I told her I don't date my sibling's friends. (that and we had very little in common) Anyway, too much stickiness involved. Anyway, sista gurl arranged for my wife and I to meet at a reception of one of her friends who was getting married.

Although my wife and I didn't know what she was up to at the time, the jig was up when she kept asking me questions about what I thought about my wife and she was asking her what she thought about me. Long story short, well.... 10 years and counting of marriage and 4 years of courtship before that.

My family has good taste and even though they've never tried to do it, I would put faith into them if they did attempt to hook me up with some woman they knew.

AMES said...

My cousins met and befriended my husband first but we all met the same day. At the first family event he was already comfy because he knew the extended family and what to expect.

Last night he called one of the cousins regarding a family trip. I think its great because it means he actually wants to hang out with my relatives and I don't have to organize our get-togethers.
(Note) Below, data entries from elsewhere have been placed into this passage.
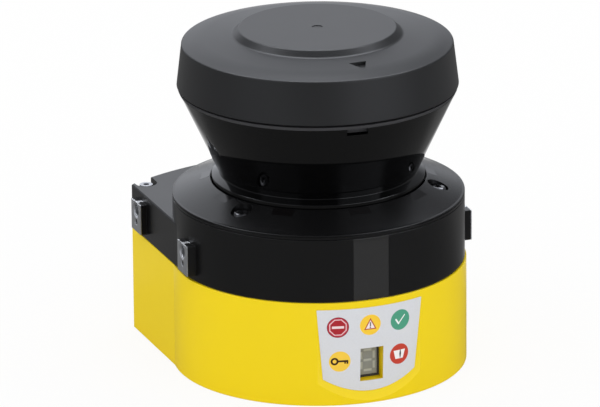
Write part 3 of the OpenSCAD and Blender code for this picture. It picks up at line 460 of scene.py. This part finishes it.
def cover_icon(s, p, colour):
    """Red round with a tapered pale cover and one dark slanting stroke."""
    u, v = p.at(p.column, p.low)
    cover = p.outline(u, v, [(90, 2.1), (-90, 2.5), (-14.6, 2.75), (194.6, 2.75)])
    slim = (abs(u - 0.55) + abs(v) * 0.16 - 0.52).within(0.14)
    colour = s.mix(p.disc(u, v, p.icon_r), colour, linear(200, 60, 40))
    colour = s.mix(p.inside(cover), colour, linear(244, 242, 242))
    return s.mix(slim * (abs(v) < 2.3), colour, linear(40, 36, 40))


def panel_print():
    """Printed film: pale grey with five round icons of plain shapes."""
    material, s = new_material("panel_print")
    x, y, z, vector = s.place()
    grain = s.noise(vector, 1200.0, 2.0)
    colour = s.mix(grain, linear(219, 221, 226), linear(211, 213, 218))
    printed = Print(s, x, y, z, 73.5)
    for icon in (stop_icon, warning_icon, clear_icon, key_icon, cover_icon):
        colour = icon(s, printed, colour)
    s.finish(
        Base_Color=colour,
        Roughness=grain * 0.06 + 0.36,
        Normal=s.bump(grain, 0.08, 0.00005),
    )
    return material


# ---------------------------------------------------------------- mesh helpers

CREASE = 30.0  # degrees between two faces from which their edge stays sharp


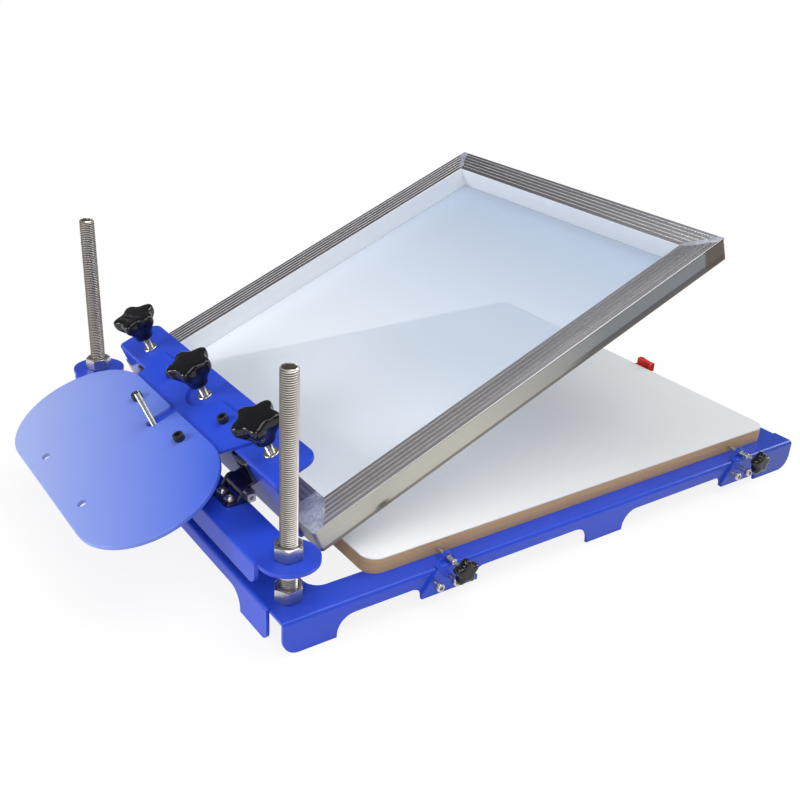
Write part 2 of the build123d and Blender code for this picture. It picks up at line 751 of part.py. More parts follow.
def make_cam_lever():
    """A round cam that presses on the board's front edge, below a waisted grip with a fish tail."""
    cam = Pos(-(lever_gap - lever_cam - seat_gap), 0) * Circle(lever_cam)
    waist_y = -lever_reach * 0.58
    grip = make_face(Polyline((-lever_boss + 0.5, 0), (lever_boss - 0.5, 0), (lever_waist, waist_y),
                              (lever_tail, -lever_reach), (0, -lever_reach + 3), (-lever_tail, -lever_reach),
                              (-lever_waist, waist_y), close=True))
    grip = corners(grip, [(lever_waist, waist_y), (-lever_waist, waist_y)], lever_waist_curve)
    grip = corners(grip, [(lever_tail, -lever_reach), (-lever_tail, -lever_reach)], 1)
    grip += Circle(lever_boss)
    low = base_height + seat_gap
    grip_low = lever_top - lever_grip
    grip = slab(grip, grip_low, lever_top)
    grip = chamfer(grip.edges().group_by(Axis.Z)[-1], 0.8)
    lever = slab(cam, low, low + lever_cam_height) + grip
    lever -= rod(3 + running, 0, 0, low - 1, lever_top + 1)
    return Pos(board_front + lever_gap, lever_y, 0) * Rot(0, 0, -lever_turn) * lever


def make_cam_screw():
    """The lever's shouldered pivot screw, ending just inside the lever's top."""
    x = board_front + lever_gap
    screw = rod(3, x, lever_y, base_height, lever_top - 1)
    return screw + rod(2.5, x, lever_y, base_height - sheet - 6, base_height)


# ---------------------------------------------------------------- all pieces

pieces = {}
pieces["base_frame"] = make_base()
pieces["board_core"], pieces["board_laminate"] = make_board()
for name, side in (("near", -1), ("far", 1)):
    y = side * stud_half_span
    pieces[f"{name}_stud"] = make_stud(y)
    pieces[f"{name}_base_nuts"] = make_nuts(y, (base_height, base_height - sheet - nut_height))
    pieces[f"{name}_crossbar_nuts"] = make_nuts(y, (bar_top, bar_low - nut_height))
    pieces[f"{name}_hinge_bracket"] = make_hinge_bracket(side)
    pieces[f"{name}_hinge_pin"] = make_hinge_pin(side)
    pieces[f"{name}_hinge_leaf"] = raised(make_hinge_leaf(side))
pieces["crossbar"] = make_crossbar()
pieces["hinge_end_blocks"] = Compound([make_end_block(-1), make_end_block(1)])
hinge_bolt = Pos(hinge_x - hinge_screw_back, 0, bar_top + sheet) * pan_bolt(hinge_screw, hinge_screw_length)
hinge_bolts = [Pos(0, side * hinge_at + shift) * hinge_bolt
               for side in (-1, 1) for shift in (-hinge_screw_gap / 2, hinge_screw_gap / 2)]
pieces["hinge_screws"] = Compound(hinge_bolts)

pieces["clamp_channel"] = raised(make_clamp())
clamp_places = (("near", -clamp_screw_at), ("middle", 0), ("far", clamp_screw_at))
pieces["clamp_inserts"] = raised(Compound([make_insert(y) for _, y in clamp_places]))
for name, y in clamp_places:
    pieces[f"{name}_pressure_pad"] = raised(make_pad(y))
    pieces[f"{name}_clamp_screw"] = raised(make_clamp_screw(y))
    pieces[f"{name}_clamp_knob"] = raised(make_clamp_knob(y))

pieces["link_plate"] = raised(make_link_plate())
pieces["weight_plate"] = raised(make_weight_plate())
link_x = frame_rear + link_screw_in
weight_x = frame_rear - weight_screw_in
pieces["link_bolts"] = raised(make_link_bolts(link_x, link_screw_at, link_top, clamp_top - sheet))
pieces["weight_bolts"] = raised(make_link_bolts(weight_x, weight_screw_at, weight_top, clamp_top))
pieces["link_nuts"] = raised(make_link_nuts(link_x, link_screw_at, clamp_top - sheet))
pieces["weight_nuts"] = raised(make_link_nuts(weight_x, weight_screw_at, clamp_top))
pieces["stop_foot"] = raised(make_stop_foot())
pieces["stop_bolt"] = raised(make_stop_bolt())
pieces["stop_lock_nut"] = raised(make_stop_nut())

bar_names = ("near_frame_bar", "far_frame_bar", "rear_frame_bar", "front_frame_bar")
for name, bar in zip(bar_names, make_bars()):
    pieces[name] = raised(bar)
pieces["screen_mesh"] = raised(make_mesh())

for name, x in zip(("rear", "front"), bracket_at):
    pieces[f"{name}_register_bracket"] = make_bracket(x)
    pieces[f"{name}_register_barrel"] = make_barrel(x)
    pieces[f"{name}_register_tip"] = make_register_tip(x)
    pieces[f"{name}_register_screw"] = make_register_screw(x)
    pieces[f"{name}_register_knob"] = make_register_knob(x)
pieces["bracket_bolts"] = make_bracket_bolts()
pieces["edge_stops"] = make_edge_stops()
pieces["edge_stop_bolts"] = make_edge_stop_bolts()
pieces["cam_lever"] = make_cam_lever()
pieces["cam_screw"] = make_cam_screw()

# The origin is moved to the middle of the whole part, on the table.
boxes = [shape.bounding_box() for shape in pieces.values()]
origin_x = (min(b.min.X for b in boxes) + max(b.max.X for b in boxes)) / 2
origin_y = (min(b.min.Y for b in boxes) + max(b.max.Y for b in boxes)) / 2
origin_z = min(b.min.Z for b in boxes)
for name, shape in pieces.items():
    export_step(Pos(-origin_x, -origin_y, -origin_z) * shape, f"parts/{name}.step")
print("origin at", round(origin_x, 3), round(origin_y, 3), round(origin_z, 3), "pieces", len(pieces))
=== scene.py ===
import math

import bpy
from mathutils import Matrix, Vector


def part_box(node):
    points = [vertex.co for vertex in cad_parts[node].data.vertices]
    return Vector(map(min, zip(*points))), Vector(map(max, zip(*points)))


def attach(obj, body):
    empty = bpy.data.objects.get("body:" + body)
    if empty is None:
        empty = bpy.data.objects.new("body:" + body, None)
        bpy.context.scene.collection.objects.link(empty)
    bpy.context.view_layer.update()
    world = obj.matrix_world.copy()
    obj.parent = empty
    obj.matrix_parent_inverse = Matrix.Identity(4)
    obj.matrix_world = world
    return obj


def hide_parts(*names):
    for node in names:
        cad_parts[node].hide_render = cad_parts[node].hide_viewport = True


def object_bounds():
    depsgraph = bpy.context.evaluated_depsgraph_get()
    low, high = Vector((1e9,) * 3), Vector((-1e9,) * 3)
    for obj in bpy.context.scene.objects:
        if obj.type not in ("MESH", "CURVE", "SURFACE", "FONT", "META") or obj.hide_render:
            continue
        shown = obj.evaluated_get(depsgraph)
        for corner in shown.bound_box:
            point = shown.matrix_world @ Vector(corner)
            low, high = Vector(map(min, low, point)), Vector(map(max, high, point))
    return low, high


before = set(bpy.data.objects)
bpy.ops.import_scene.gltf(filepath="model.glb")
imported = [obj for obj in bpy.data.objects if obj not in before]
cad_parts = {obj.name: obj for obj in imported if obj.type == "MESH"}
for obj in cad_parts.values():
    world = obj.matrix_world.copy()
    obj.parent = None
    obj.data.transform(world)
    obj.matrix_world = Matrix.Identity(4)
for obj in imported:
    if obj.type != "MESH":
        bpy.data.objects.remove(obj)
cadLow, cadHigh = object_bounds()

# the lines that everything is set out from, in metres from the stud line and the press's middle
layout = {
    "pinX": 0.0107,             # hinge pin
    "pinZ": 0.084,
    "raised": 22.7,             # degrees that the head stands open
    "frameRear": 0.0271,        # screen frame, screen down
    "frameLong": 0.520,
    "frameHalf": 0.215,
    "frameLow": 0.0522,
    "frameTop": 0.0762,
    "baseTop": 0.034,
    "barTop": 0.076,
    "clampTop": 0.1152,         # these three with the screen down
    "linkTop": 0.1182,
    "weightTop": 0.1222,
    "studSpan": 0.224,
    "registerZ": 0.0406,
}
nearLow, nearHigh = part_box("near_stud")
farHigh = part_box("far_stud")[1]
studLine = Vector(((nearLow.x + nearHigh.x) / 2, (nearLow.y + farHigh.y) / 2, 0))


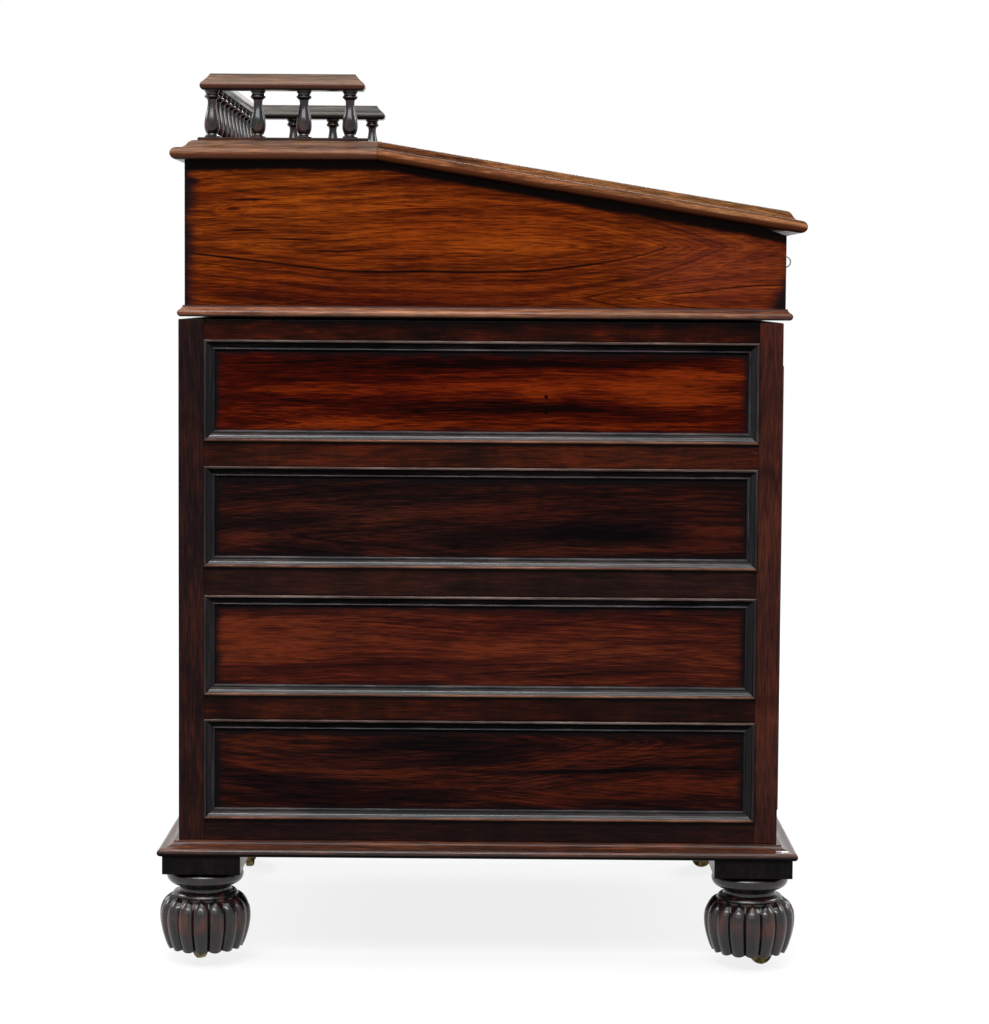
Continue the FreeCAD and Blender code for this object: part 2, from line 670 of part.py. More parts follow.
def make_drawers():
    """Four drawers that fill the case from side to side and open towards +X."""
    back_x = -HALF_CASE + FRONT_RECESS + FRONT_THICKNESS + DRAWER_END_SPACE
    field_x = HALF_CASE - FRONT_RECESS
    front_back_x = field_x - FRONT_THICKNESS
    for number in (1, 2, 3, 4):
        low, high = opening_z(number)
        face, lengths = panelled_front(1, number, FRONT_GAP)
        middle_u = (OPENING_U[0] + OPENING_U[1]) / 2
        knobs = []
        for offset in (-KNOB_SPACING / 2, KNOB_SPACING / 2):
            seat = Vector(field_x, BACK_Y - middle_u + offset, (low + high) / 2)
            face, fitted = fit_knob(face, seat, Vector(1, 0, 0), DRAWER_KNOB, FRONT_THICKNESS)
            knobs.append(fitted)
        keep("drawer_%d_front" % number, face, *lengths)
        keep("drawer_%d_knobs" % number, *knobs)

        wall = DRAWER_SIDE_THICKNESS
        u = (OPENING_U[0] + DRAWER_SIDE_GAP, OPENING_U[1] - DRAWER_SIDE_GAP)
        z = (low + RUN_GAP, high - FRONT_GAP - DRAWER_SIDE_DROP)
        x = (back_x, front_back_x)
        inner_u = (u[0] + wall, u[1] - wall)
        keep("drawer_%d_box" % number, board(x, (u[0], inner_u[0]), z))
        keep("drawer_%d_box" % number, board(x, (inner_u[1], u[1]), z))
        bottom = z[0] + DRAWER_BOTTOM_RAISE
        above = bottom + DRAWER_BOTTOM_THICKNESS
        keep("drawer_%d_box" % number, board(x, inner_u, (bottom, above)))
        keep("drawer_%d_box" % number, board((x[0], x[0] + wall), inner_u, (above, z[1] - 4.0)))


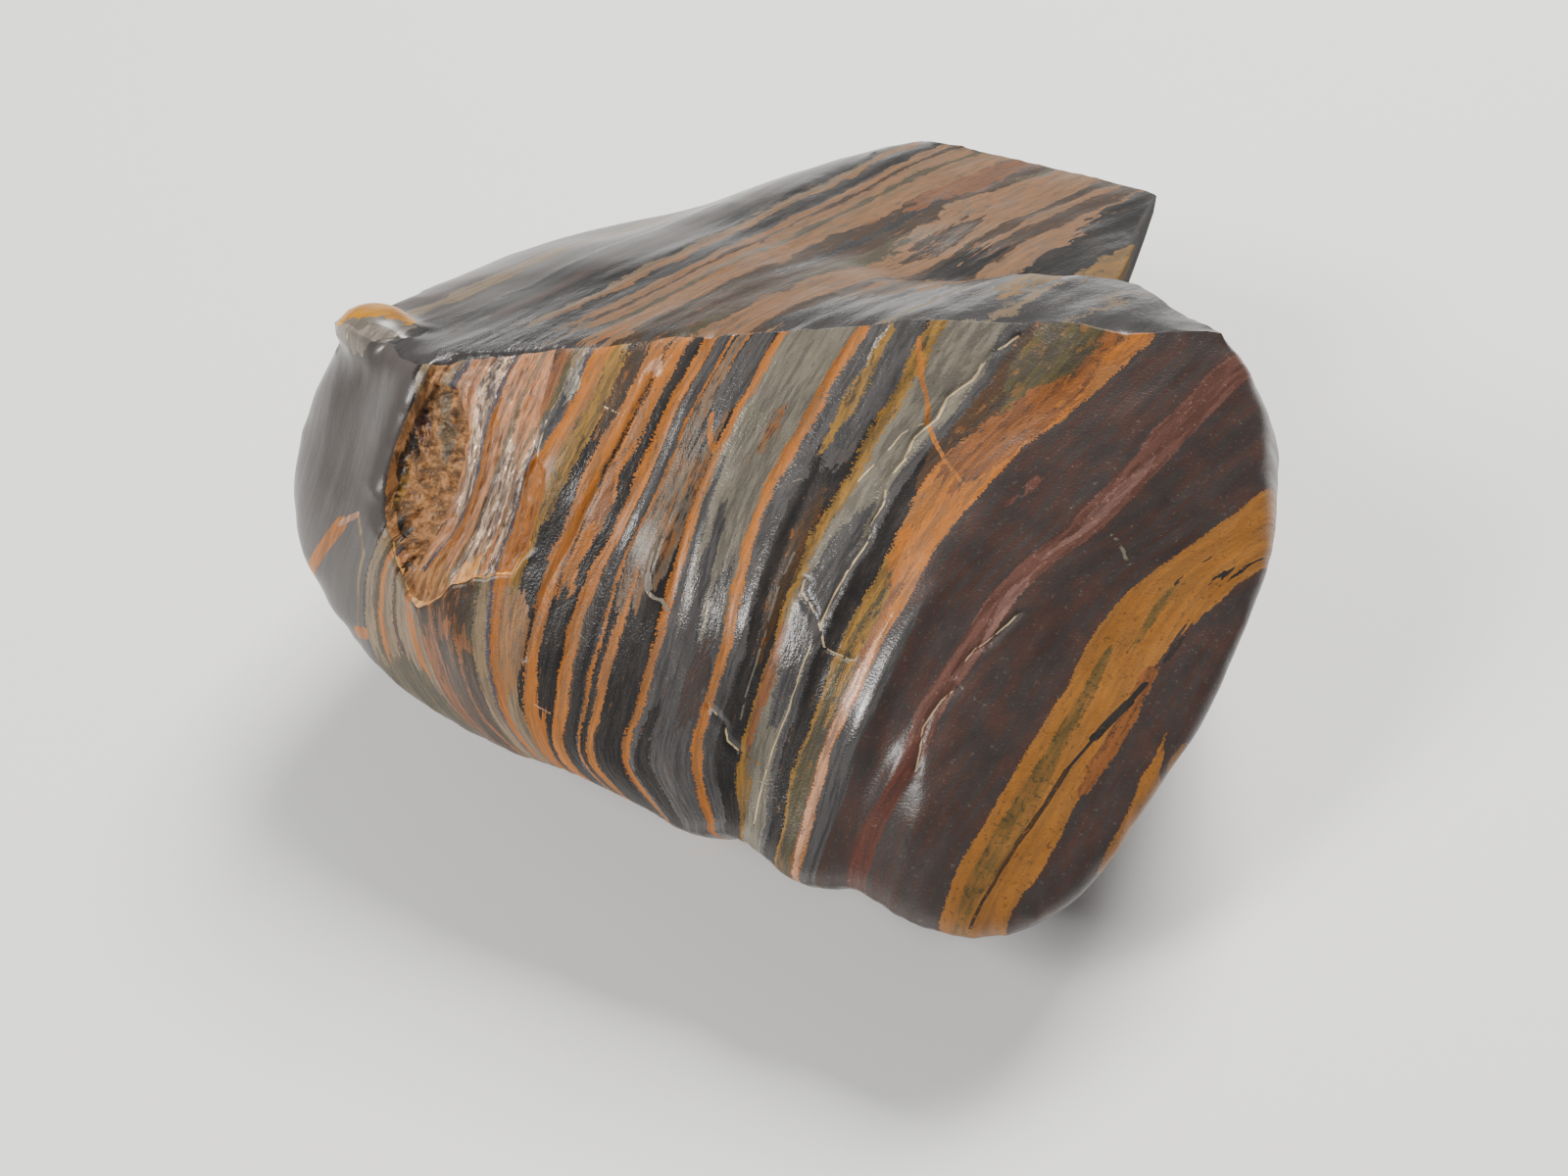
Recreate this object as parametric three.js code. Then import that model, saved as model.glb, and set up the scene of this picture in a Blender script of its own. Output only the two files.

I think an arranged situation could work well and certainly makes for a smoother combining of marriage, family and friends.

KimPossible said...

Umm...I can't check for that. A lot of your points are valid in that most of the people we meet and end up dating and sometimes marrying were because of someone else's influence. But, I think we take it to another level when it is someone my family and I have met for the first time. I am not sure how that could ever work. Because you have to at least like the person. I wouldn't want to do anything with him. Hmm...that seems pretty awkward. My family would probably disown me if that were a tradition of ours, I am not sure I could pull that one off.

KimPossible said...

Hey...drop by my blog today. Interesting post.

KimPossible

Mizrepresent said...

Sometimes hookups are not the best thing...what if things don't work out...and there is some mess that can sometimes mess up friendships...i don't mind someone wanting to introduce me to someone...but don't expect me to fall head over heels and don't judge me if i don't...that's all i'm saying. My first time here, and i'm enjoying.